The listing beneath should be written out in full, exactly as shown.

**DATA SECTION:**
──────────

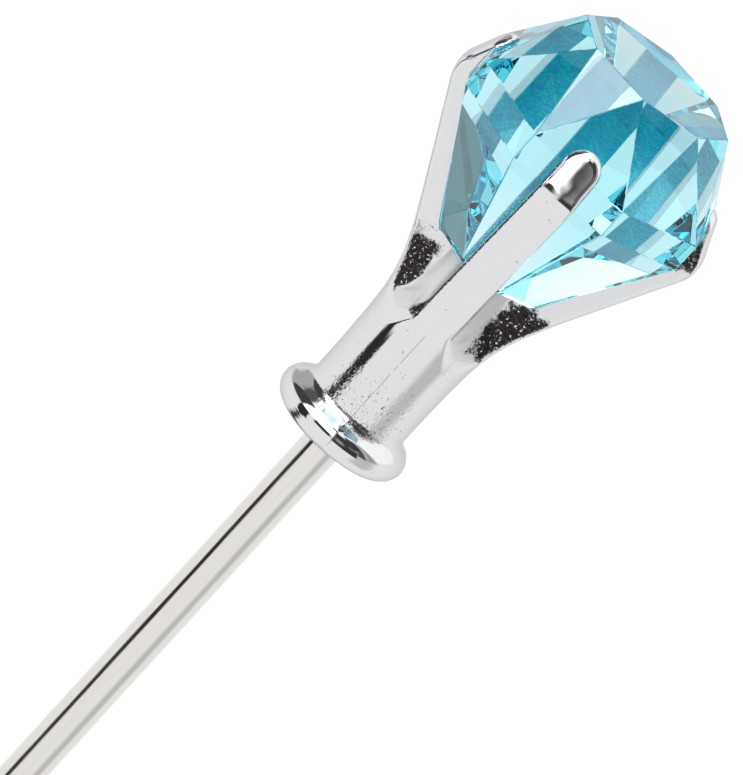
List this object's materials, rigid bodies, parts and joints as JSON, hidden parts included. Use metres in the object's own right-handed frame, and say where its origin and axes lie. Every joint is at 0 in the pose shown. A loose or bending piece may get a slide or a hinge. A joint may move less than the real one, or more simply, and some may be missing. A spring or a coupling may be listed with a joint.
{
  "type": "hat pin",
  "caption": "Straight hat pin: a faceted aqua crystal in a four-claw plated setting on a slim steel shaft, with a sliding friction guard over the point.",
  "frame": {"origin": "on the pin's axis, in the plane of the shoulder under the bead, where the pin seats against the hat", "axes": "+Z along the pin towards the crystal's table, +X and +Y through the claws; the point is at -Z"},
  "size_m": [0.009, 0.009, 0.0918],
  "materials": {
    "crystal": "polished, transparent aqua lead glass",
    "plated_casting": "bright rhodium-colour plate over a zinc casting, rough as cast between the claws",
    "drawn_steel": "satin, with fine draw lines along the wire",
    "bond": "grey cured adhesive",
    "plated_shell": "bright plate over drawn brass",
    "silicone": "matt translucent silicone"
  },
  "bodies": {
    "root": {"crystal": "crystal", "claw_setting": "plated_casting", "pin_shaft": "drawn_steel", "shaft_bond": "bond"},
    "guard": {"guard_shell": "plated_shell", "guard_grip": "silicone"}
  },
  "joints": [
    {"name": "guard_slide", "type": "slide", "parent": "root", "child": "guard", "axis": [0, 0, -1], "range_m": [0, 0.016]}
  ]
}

──────────

**CORRECT ANSWER:**
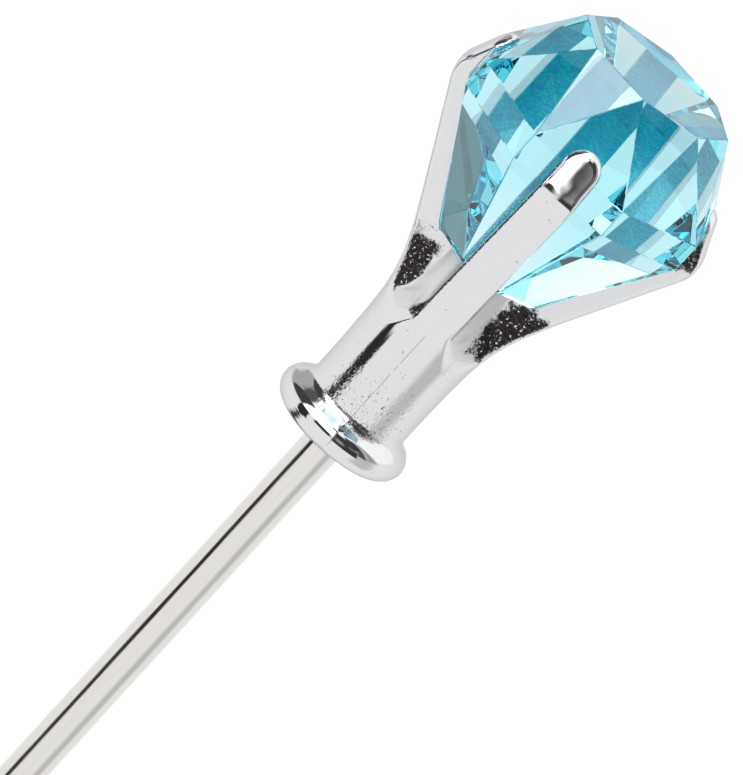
List this object's materials, rigid bodies, parts and joints as JSON, hidden parts included. Use metres in the object's own right-handed frame, and say where its origin and axes lie. Every joint is at 0 in the pose shown. A loose or bending piece may get a slide or a hinge. A joint may move less than the real one, or more simply, and some may be missing. A spring or a coupling may be listed with a joint.
{
  "type": "hat pin",
  "caption": "Straight hat pin: a faceted aqua crystal in a four-claw plated setting on a slim steel shaft, with a sliding friction guard over the point.",
  "frame": {"origin": "on the pin's axis, in the plane of the shoulder under the bead, where the pin seats against the hat", "axes": "+Z along the pin towards the crystal's table, +X and +Y through the claws; the point is at -Z"},
  "size_m": [0.009, 0.009, 0.0918],
  "materials": {
    "crystal": "polished, transparent aqua lead glass",
    "plated_casting": "bright rhodium-colour plate over a zinc casting, rough as cast between the claws",
    "drawn_steel": "satin, with fine draw lines along the wire",
    "bond": "grey cured adhesive",
    "plated_shell": "bright plate over drawn brass",
    "silicone": "matt translucent silicone"
  },
  "bodies": {
    "root": {"crystal": "crystal", "claw_setting": "plated_casting", "pin_shaft": "drawn_steel", "shaft_bond": "bond"},
    "guard": {"guard_shell": "plated_shell", "guard_grip": "silicone"}
  },
  "joints": [
    {"name": "guard_slide", "type": "slide", "parent": "root", "child": "guard", "axis": [0, 0, -1], "range_m": [0, 0.016]}
  ]
}